## Work instructions
Output all records precisely as written.

>> start Record excerpts

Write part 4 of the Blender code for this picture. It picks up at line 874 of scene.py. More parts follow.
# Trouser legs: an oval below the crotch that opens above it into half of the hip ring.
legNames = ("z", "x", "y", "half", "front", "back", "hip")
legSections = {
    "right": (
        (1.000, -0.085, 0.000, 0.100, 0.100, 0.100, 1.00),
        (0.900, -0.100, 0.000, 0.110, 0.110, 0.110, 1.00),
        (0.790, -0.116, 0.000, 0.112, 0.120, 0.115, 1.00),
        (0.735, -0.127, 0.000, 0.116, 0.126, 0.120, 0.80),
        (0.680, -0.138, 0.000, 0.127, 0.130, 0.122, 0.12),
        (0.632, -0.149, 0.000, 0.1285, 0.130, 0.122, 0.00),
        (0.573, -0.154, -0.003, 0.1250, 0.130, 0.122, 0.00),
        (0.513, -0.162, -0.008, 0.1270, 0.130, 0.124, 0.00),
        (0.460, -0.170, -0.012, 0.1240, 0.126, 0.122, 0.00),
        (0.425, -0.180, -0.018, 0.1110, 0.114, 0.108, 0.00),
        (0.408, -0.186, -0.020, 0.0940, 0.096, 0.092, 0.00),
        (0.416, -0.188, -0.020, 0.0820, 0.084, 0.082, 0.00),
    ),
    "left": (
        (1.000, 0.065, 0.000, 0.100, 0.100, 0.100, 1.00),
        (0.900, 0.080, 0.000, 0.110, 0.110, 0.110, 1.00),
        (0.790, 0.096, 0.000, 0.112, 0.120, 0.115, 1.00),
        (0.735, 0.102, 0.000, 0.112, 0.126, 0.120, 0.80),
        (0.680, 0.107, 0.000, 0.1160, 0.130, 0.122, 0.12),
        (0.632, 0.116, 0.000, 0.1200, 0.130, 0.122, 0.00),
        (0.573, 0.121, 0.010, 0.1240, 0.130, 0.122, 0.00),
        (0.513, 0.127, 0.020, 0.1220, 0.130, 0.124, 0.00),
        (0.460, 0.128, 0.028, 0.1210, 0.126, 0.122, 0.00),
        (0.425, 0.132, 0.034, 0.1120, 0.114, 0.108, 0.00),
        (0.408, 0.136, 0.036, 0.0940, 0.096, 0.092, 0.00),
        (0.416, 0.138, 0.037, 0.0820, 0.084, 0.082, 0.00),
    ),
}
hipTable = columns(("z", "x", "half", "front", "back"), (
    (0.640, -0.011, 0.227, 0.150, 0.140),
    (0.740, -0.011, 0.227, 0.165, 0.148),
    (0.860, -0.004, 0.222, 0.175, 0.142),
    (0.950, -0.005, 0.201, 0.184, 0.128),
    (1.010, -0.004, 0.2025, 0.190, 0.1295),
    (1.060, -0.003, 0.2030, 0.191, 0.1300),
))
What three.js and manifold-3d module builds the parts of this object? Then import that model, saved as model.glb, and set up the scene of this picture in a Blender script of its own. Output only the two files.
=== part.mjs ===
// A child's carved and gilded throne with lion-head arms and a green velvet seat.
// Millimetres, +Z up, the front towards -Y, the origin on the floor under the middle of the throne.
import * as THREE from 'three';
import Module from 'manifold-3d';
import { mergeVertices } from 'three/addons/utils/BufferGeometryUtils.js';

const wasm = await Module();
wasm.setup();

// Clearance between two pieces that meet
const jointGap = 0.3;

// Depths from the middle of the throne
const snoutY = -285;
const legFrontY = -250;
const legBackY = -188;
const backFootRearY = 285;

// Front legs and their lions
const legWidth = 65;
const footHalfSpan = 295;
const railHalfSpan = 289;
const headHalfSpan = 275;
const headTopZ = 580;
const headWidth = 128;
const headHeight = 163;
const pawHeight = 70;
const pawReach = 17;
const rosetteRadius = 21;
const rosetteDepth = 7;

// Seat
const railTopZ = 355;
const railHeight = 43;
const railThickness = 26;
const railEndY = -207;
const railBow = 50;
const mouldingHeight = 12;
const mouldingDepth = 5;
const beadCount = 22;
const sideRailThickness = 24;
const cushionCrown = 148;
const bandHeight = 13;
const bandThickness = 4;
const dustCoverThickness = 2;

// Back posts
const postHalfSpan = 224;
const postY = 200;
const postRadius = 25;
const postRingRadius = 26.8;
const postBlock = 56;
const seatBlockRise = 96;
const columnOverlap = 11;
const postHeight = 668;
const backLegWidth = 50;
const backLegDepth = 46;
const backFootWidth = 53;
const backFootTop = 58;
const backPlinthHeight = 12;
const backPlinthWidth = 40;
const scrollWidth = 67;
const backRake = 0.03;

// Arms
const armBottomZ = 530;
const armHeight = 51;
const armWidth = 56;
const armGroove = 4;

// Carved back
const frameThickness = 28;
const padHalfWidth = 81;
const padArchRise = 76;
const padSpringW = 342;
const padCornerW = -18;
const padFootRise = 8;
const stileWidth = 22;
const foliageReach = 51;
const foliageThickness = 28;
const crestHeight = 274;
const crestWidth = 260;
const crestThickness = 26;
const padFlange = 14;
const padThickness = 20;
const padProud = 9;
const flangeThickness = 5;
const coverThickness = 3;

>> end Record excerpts

## Exercise answer
Write part 4 of the Blender code for this picture. It picks up at line 874 of scene.py. More parts follow.
# Trouser legs: an oval below the crotch that opens above it into half of the hip ring.
legNames = ("z", "x", "y", "half", "front", "back", "hip")
legSections = {
    "right": (
        (1.000, -0.085, 0.000, 0.100, 0.100, 0.100, 1.00),
        (0.900, -0.100, 0.000, 0.110, 0.110, 0.110, 1.00),
        (0.790, -0.116, 0.000, 0.112, 0.120, 0.115, 1.00),
        (0.735, -0.127, 0.000, 0.116, 0.126, 0.120, 0.80),
        (0.680, -0.138, 0.000, 0.127, 0.130, 0.122, 0.12),
        (0.632, -0.149, 0.000, 0.1285, 0.130, 0.122, 0.00),
        (0.573, -0.154, -0.003, 0.1250, 0.130, 0.122, 0.00),
        (0.513, -0.162, -0.008, 0.1270, 0.130, 0.124, 0.00),
        (0.460, -0.170, -0.012, 0.1240, 0.126, 0.122, 0.00),
        (0.425, -0.180, -0.018, 0.1110, 0.114, 0.108, 0.00),
        (0.408, -0.186, -0.020, 0.0940, 0.096, 0.092, 0.00),
        (0.416, -0.188, -0.020, 0.0820, 0.084, 0.082, 0.00),
    ),
    "left": (
        (1.000, 0.065, 0.000, 0.100, 0.100, 0.100, 1.00),
        (0.900, 0.080, 0.000, 0.110, 0.110, 0.110, 1.00),
        (0.790, 0.096, 0.000, 0.112, 0.120, 0.115, 1.00),
        (0.735, 0.102, 0.000, 0.112, 0.126, 0.120, 0.80),
        (0.680, 0.107, 0.000, 0.1160, 0.130, 0.122, 0.12),
        (0.632, 0.116, 0.000, 0.1200, 0.130, 0.122, 0.00),
        (0.573, 0.121, 0.010, 0.1240, 0.130, 0.122, 0.00),
        (0.513, 0.127, 0.020, 0.1220, 0.130, 0.124, 0.00),
        (0.460, 0.128, 0.028, 0.1210, 0.126, 0.122, 0.00),
        (0.425, 0.132, 0.034, 0.1120, 0.114, 0.108, 0.00),
        (0.408, 0.136, 0.036, 0.0940, 0.096, 0.092, 0.00),
        (0.416, 0.138, 0.037, 0.0820, 0.084, 0.082, 0.00),
    ),
}
hipTable = columns(("z", "x", "half", "front", "back"), (
    (0.640, -0.011, 0.227, 0.150, 0.140),
    (0.740, -0.011, 0.227, 0.165, 0.148),
    (0.860, -0.004, 0.222, 0.175, 0.142),
    (0.950, -0.005, 0.201, 0.184, 0.128),
    (1.010, -0.004, 0.2025, 0.190, 0.1295),
    (1.060, -0.003, 0.2030, 0.191, 0.1300),
))
What three.js and manifold-3d module builds the parts of this object? Then import that model, saved as model.glb, and set up the scene of this picture in a Blender script of its own. Output only the two files.
=== part.mjs ===
// A child's carved and gilded throne with lion-head arms and a green velvet seat.
// Millimetres, +Z up, the front towards -Y, the origin on the floor under the middle of the throne.
import * as THREE from 'three';
import Module from 'manifold-3d';
import { mergeVertices } from 'three/addons/utils/BufferGeometryUtils.js';

const wasm = await Module();
wasm.setup();

// Clearance between two pieces that meet
const jointGap = 0.3;

// Depths from the middle of the throne
const snoutY = -285;
const legFrontY = -250;
const legBackY = -188;
const backFootRearY = 285;

// Front legs and their lions
const legWidth = 65;
const footHalfSpan = 295;
const railHalfSpan = 289;
const headHalfSpan = 275;
const headTopZ = 580;
const headWidth = 128;
const headHeight = 163;
const pawHeight = 70;
const pawReach = 17;
const rosetteRadius = 21;
const rosetteDepth = 7;

// Seat
const railTopZ = 355;
const railHeight = 43;
const railThickness = 26;
const railEndY = -207;
const railBow = 50;
const mouldingHeight = 12;
const mouldingDepth = 5;
const beadCount = 22;
const sideRailThickness = 24;
const cushionCrown = 148;
const bandHeight = 13;
const bandThickness = 4;
const dustCoverThickness = 2;

// Back posts
const postHalfSpan = 224;
const postY = 200;
const postRadius = 25;
const postRingRadius = 26.8;
const postBlock = 56;
const seatBlockRise = 96;
const columnOverlap = 11;
const postHeight = 668;
const backLegWidth = 50;
const backLegDepth = 46;
const backFootWidth = 53;
const backFootTop = 58;
const backPlinthHeight = 12;
const backPlinthWidth = 40;
const scrollWidth = 67;
const backRake = 0.03;

// Arms
const armBottomZ = 530;
const armHeight = 51;
const armWidth = 56;
const armGroove = 4;

// Carved back
const frameThickness = 28;
const padHalfWidth = 81;
const padArchRise = 76;
const padSpringW = 342;
const padCornerW = -18;
const padFootRise = 8;
const stileWidth = 22;
const foliageReach = 51;
const foliageThickness = 28;
const crestHeight = 274;
const crestWidth = 260;
const crestThickness = 26;
const padFlange = 14;
const padThickness = 20;
const padProud = 9;
const flangeThickness = 5;
const coverThickness = 3;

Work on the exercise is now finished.